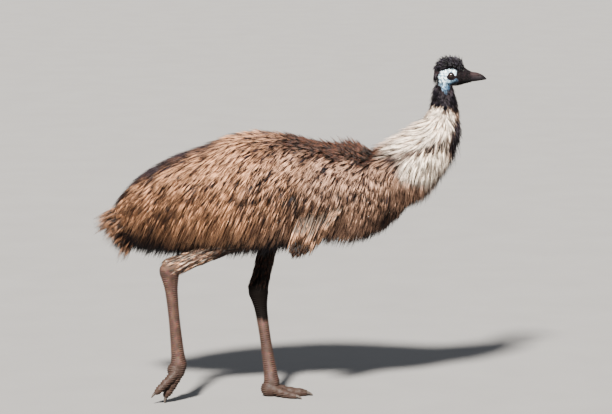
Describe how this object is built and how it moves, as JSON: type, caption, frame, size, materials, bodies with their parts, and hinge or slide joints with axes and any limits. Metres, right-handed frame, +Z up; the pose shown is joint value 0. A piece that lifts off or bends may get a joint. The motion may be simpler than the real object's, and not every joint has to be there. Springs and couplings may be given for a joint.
{
  "type": "emu",
  "caption": "Life-size still model of an emu in mid-stride, with a shaggy body, a bare-skinned face and a trailing foot.",
  "frame": {"origin": "middle of the model's footprint, on the floor", "axes": "+X the way the bird faces, +Y its left side, +Z up"},
  "size_m": [1.5428, 0.462, 1.3733],
  "materials": {
    "tail_feathers": "long shaggy brown feathers",
    "rump_feathers": "long shaggy brown feathers with dark tips",
    "breast_feathers": "shaggy grey-brown feathers with dark tips",
    "wing_feathers": "drooping brown feathers",
    "lower_neck_feathers": "pale cream feathers with black tips",
    "upper_neck_feathers": "sparse, hair-like black feathers",
    "face_skin": "bare blue-grey skin under short black feathers",
    "bill_horn": "dark horn, satin",
    "eyes": "wet dark brown",
    "shank_feathers": "short tan feathers",
    "leg_scales": "grey-brown scaled skin",
    "claws": "dark blunt horn"
  },
  "bodies": {
    "root": {"tail": "tail_feathers", "rump": "rump_feathers", "breast": "breast_feathers", "wing_left": "wing_feathers", "wing_right": "wing_feathers", "lower_neck": "lower_neck_feathers", "upper_neck": "upper_neck_feathers", "head": "face_skin", "upper_bill": "bill_horn", "lower_bill": "bill_horn", "eye_left": "eyes", "eye_right": "eyes", "shank_left": "shank_feathers", "shank_right": "shank_feathers", "tarsus_left": "leg_scales", "tarsus_right": "leg_scales", "foot_left": "leg_scales", "foot_right": "leg_scales", "claw_inner_left": "claws", "claw_middle_left": "claws", "claw_outer_left": "claws", "claw_inner_right": "claws", "claw_middle_right": "claws", "claw_outer_right": "claws"}
  },
  "joints": []
}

□ □ □ □ □

Objective: Search the data above for lines holding "axes" and copy each of them.

Result of the exercise:
Describe how this object is built and how it moves, as JSON: type, caption, frame, size, materials, bodies with their parts, and hinge or slide joints with axes and any limits. Metres, right-handed frame, +Z up; the pose shown is joint value 0. A piece that lifts off or bends may get a joint. The motion may be simpler than the real object's, and not every joint has to be there. Springs and couplings may be given for a joint.
  "frame": {"origin": "middle of the model's footprint, on the floor", "axes": "+X the way the bird faces, +Y its left side, +Z up"},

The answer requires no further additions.